PROVIDED ENTRIES:
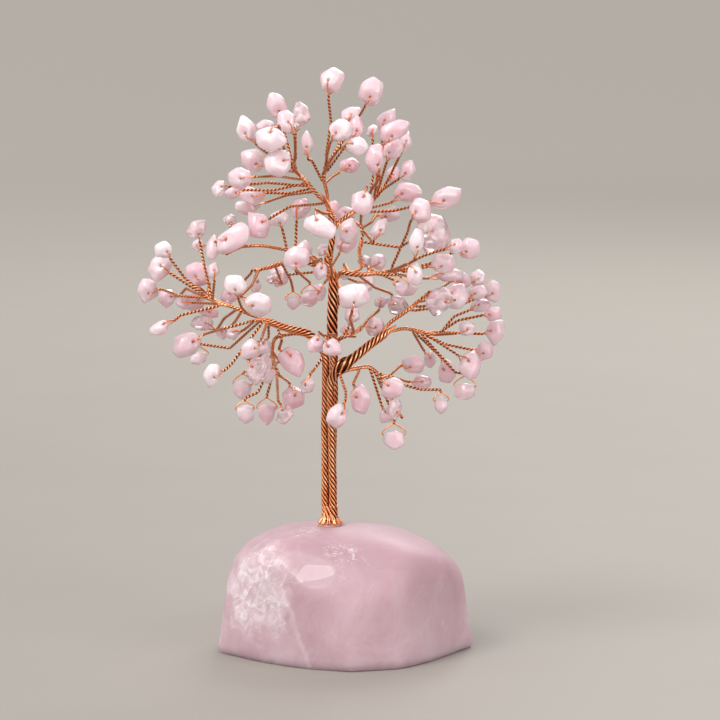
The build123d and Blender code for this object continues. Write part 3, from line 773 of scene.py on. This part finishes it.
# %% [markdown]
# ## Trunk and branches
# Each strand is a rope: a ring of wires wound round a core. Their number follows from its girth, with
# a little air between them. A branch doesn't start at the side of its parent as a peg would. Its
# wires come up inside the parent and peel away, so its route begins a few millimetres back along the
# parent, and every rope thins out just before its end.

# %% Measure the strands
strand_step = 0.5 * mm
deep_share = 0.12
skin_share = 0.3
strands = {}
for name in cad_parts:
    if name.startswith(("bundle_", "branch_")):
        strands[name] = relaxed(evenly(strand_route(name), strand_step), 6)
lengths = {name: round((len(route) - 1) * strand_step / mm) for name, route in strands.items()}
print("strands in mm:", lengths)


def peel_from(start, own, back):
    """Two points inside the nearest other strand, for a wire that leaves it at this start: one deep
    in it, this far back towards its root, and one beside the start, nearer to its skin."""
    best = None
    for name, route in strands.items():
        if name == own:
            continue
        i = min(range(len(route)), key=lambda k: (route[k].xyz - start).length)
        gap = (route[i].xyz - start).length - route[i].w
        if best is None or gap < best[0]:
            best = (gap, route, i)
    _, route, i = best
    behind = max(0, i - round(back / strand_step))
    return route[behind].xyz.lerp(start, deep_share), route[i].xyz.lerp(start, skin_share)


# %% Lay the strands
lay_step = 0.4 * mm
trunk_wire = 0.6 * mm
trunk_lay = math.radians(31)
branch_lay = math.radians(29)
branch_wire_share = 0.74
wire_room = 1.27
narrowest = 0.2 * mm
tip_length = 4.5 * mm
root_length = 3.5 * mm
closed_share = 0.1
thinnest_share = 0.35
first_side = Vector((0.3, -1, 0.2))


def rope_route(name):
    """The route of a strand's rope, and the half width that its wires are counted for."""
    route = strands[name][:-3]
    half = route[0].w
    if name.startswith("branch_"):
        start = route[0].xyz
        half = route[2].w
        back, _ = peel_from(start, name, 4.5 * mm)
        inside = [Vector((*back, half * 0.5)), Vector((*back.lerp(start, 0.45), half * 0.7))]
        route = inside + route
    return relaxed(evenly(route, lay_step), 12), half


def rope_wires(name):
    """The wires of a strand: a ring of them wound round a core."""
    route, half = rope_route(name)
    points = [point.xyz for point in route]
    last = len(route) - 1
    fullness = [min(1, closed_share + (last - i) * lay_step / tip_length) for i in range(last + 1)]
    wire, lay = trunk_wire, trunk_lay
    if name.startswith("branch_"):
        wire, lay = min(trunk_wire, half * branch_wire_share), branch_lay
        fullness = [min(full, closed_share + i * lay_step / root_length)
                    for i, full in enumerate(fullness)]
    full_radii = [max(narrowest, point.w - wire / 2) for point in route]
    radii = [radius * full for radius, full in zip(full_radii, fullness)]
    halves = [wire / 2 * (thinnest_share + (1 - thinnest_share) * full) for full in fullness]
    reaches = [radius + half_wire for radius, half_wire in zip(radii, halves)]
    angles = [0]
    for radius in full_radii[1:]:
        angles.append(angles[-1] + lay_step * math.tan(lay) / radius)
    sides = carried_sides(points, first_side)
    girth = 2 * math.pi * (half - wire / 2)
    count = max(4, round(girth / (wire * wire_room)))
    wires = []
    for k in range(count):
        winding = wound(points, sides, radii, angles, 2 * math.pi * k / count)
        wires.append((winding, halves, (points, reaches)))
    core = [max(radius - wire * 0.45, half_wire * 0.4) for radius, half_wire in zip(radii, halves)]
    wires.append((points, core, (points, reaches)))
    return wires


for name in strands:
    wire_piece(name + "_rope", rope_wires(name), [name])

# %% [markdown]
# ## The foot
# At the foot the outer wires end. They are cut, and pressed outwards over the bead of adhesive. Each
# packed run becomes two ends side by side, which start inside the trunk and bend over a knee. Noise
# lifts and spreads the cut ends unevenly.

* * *

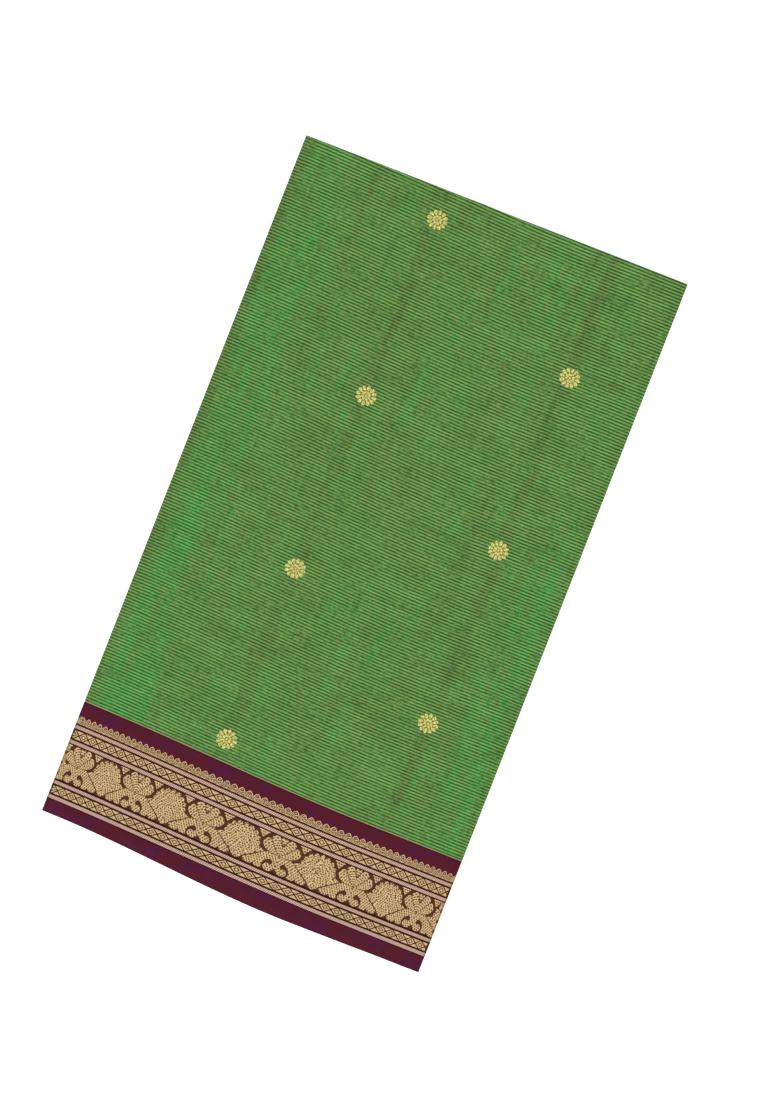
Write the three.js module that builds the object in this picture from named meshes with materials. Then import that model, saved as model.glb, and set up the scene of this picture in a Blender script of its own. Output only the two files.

...

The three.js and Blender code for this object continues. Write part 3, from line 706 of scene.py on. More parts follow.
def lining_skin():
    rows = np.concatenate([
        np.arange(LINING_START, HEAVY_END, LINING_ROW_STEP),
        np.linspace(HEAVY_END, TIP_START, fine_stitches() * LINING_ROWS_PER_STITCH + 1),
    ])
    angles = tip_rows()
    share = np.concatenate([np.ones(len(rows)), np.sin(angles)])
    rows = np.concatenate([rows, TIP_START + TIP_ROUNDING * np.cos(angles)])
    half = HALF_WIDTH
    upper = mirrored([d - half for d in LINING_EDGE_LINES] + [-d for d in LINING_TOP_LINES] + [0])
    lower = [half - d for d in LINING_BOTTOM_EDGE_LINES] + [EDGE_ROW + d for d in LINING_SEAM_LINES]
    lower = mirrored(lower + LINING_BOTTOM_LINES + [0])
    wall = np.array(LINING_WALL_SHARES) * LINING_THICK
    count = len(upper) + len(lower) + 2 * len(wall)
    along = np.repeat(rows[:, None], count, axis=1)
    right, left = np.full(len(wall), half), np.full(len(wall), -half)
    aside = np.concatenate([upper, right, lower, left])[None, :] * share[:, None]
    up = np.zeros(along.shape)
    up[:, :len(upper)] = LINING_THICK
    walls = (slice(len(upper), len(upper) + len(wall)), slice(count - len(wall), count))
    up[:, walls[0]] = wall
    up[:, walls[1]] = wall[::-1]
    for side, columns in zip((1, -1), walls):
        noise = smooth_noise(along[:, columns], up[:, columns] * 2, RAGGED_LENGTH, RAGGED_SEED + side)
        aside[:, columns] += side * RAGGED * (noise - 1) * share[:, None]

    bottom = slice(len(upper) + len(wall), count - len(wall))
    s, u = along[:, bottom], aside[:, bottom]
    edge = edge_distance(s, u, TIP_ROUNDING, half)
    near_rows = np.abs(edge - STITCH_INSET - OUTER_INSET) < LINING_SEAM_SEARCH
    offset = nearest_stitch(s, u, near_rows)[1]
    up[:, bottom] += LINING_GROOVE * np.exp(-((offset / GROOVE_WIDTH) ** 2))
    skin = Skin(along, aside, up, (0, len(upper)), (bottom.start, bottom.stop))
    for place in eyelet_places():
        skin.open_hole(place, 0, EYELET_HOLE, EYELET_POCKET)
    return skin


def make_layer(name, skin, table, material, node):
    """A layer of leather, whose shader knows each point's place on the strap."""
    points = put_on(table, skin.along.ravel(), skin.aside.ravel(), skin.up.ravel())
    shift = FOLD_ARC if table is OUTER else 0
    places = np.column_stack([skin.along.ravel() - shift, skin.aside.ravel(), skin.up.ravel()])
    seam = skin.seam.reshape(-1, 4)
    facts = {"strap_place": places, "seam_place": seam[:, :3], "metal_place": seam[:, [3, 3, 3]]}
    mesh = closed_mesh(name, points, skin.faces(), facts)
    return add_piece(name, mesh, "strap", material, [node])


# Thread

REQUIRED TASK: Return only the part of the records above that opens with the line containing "The build123d and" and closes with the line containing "# parent, and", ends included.

WRITTEN SOLUTION:
The build123d and Blender code for this object continues. Write part 3, from line 773 of scene.py on. This part finishes it.
# %% [markdown]
# ## Trunk and branches
# Each strand is a rope: a ring of wires wound round a core. Their number follows from its girth, with
# a little air between them. A branch doesn't start at the side of its parent as a peg would. Its
# wires come up inside the parent and peel away, so its route begins a few millimetres back along the
# parent, and every rope thins out just before its end.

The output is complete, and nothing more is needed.